Salhusfjorden is a 4 km long fjord and sound between Bergen Municipality and Alver Municipality in Vestland county, Norway. To the west, it starts between the villages of Salhus and Frekhaug, where the Byfjorden meets the Herdlefjorden. To the east, the fjord ends between the village of Knarvik and the Hordvikneset peninsula, where the Osterfjorden runs northeast, the Sørfjorden runs southeast, and the Radfjorden runs north. The fjord is up to 500 m deep. It acts as one of the borders between the districts of Midhordland to the south and Nordhordland to the north. The islands of Holsnøy and Flatøy lie along the northern side of the fjord.

==History==
The fjord takes its name from the village area of Salhus, which during the Viking Age in the early 12th century there was an inn (known at the time as a sáluhus), which would give name to the place. It acted as a transport hub for Nordhordland, and was a small market town.
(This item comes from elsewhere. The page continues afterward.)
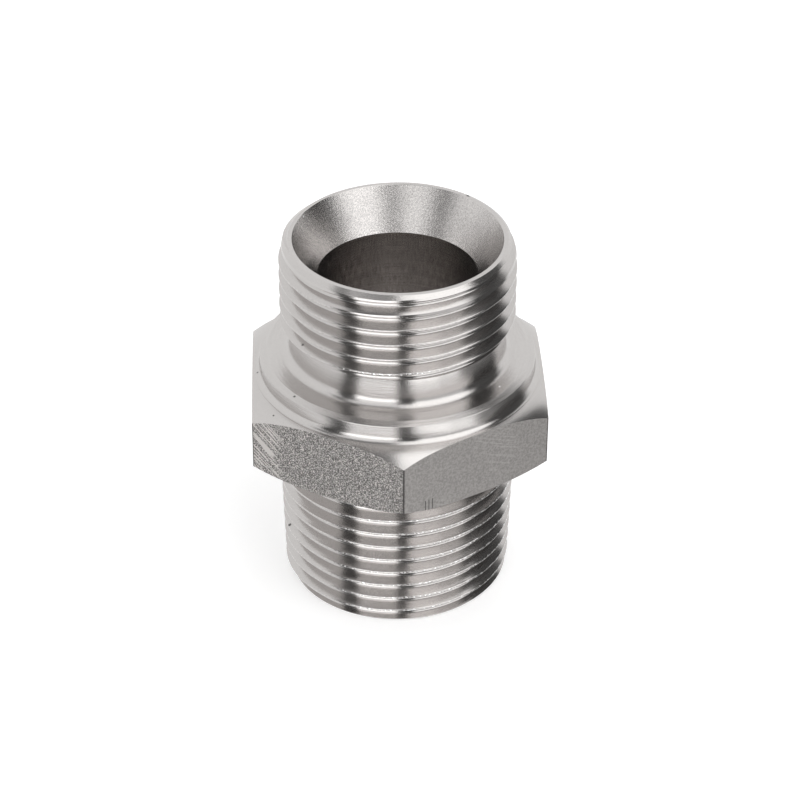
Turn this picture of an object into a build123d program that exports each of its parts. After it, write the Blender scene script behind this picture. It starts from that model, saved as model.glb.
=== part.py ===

It was one of the first industrialized places when a hosiery manufacturer was established here in 1859.

==Crossings==
Salhusfjorden is crossed by the Nordhordland Bridge, a 1614 m combined pontoon and cable stayed bridge. Because of the depth, the bridge lacks lateral anchorage. The bridge, which carries European Route E39, was opened on 22 September 1994. It is the second-longest bridge in Norway.

Previously, there were two ferry crossings of the Salhusfjorden. Starting on 7 July 1936, a ferry service ran between the villages of Isdalstø and Steinestø. In 1956, the ferry on the Nordhordland side moved to Knarvik, and it was the most trafficked ferry service in the country before the bridge opened in 1994. At first operated by Fergetrafikk, from 1967 it was run by Bergen Nordhordland Rutelag. Until 1984, there was also a ferry crossing between Salhus and Frekhaug, operated by the same company.